As Traficanti now knows, the bulk of an administrator's time is spent on budgetary and financial affairs. His responsibilities as commissioner and administrator often merged and sometimes clashed.
Morale among the administrative staff was "terrible" when he took office, Traficanti said. There were many resignations, some of which resulted from political rivalries.
"I wasn't going to allow a de facto government to run this county," Traficanti said. "Past politicos were not going to control certain individuals."
Commissioners also dealt with the ramifications of a successful federal lawsuit by inmates over conditions at the county jail; budget cuts from $13 million in lost sales tax revenue; and a new campaign for the sales tax, which voters approved last May. Had it been defeated again, the county would have entered fiscal emergency, Traficanti said.
"Thank God for the taxpayers that they passed that tax," Traficanti said.
The county borrowed a $7.3 million tax anticipation note last July against future sales tax collections to address the jail's overcrowding and understaffing issues. Traficanti singled out George Tablack, the county's former auditor and current budget director, for helping commissioners with the process.
A good deal
Traficanti is proud of the deal the county reached last September with BFI Carbon Limestone Sanitary Landfill in Poland Township. The county now receives tipping fees on municipal solid waste that BFI brings in from beyond a 175-mile radius of the landfill. That's an additional $250,000 per year for the county's general fund that he hopes to use for economic development, Traficanti added.
The agreement also calls for BFI to provide free curbside collection of magazines, catalogs and junk mail. The value of that service is about $1 million, Traficanti said
Asked how that was achieved, Traficanti said, "I am a good negotiator. When I negotiate with people, I look them in the eye. ... I raise my voice sometimes."

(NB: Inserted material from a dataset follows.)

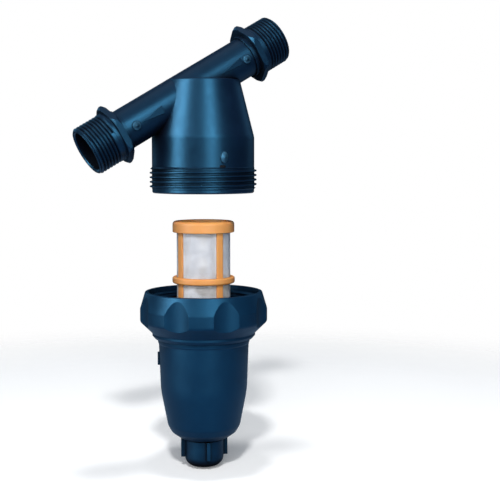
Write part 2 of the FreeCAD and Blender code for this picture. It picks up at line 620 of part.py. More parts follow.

Traficanti honed those skills while working for Traficant. He was regional director of the 17th Congressional District, then was named its administrator after Traficant was expelled from Congress in July 2002.
Traficant "was a man who demanded the best, and Jim wasn't afraid to speak his mind," Traficanti said.
Neither is Traficanti.
In assessing his first year in office, he said, "I've kept my promise. I've led by example. I dare anybody to come into the situation that I inherited and do as noble a job as I have done."
What's needed
Traficanti's time as administrator has solidified his belief that the county needs a permanent 1 percent sales tax. No other county in Ohio with a population and crime rate similar to Mahoning County's operates on less than 1 percent sales tax, he said.
Getting to that point requires "faith in government, faith in commissioners that we've done what the public expects us to do," he added.
County revenues are more stable this year, so commissioners are advertising to hire an administrator. "We do need someone to be on finances 100 percent of the time," Traficanti said. "I'm kind of anxious to get someone in here. It will take a huge burden off of me."
Additionally, the administrator will be the spokesman for all three commissioners when it comes to county policies. Traficanti acknowledged that his dual role as commissioner and administrator has "created some issues among the staff" and that "one voice will temper three voices," he said.
Traficanti's role in selecting the next administrator will be supplemented by his experience.
"I'll be very critical in those interviews because I've already done the job," Traficanti said. "Somebody's got to be a sharp cookie to do that."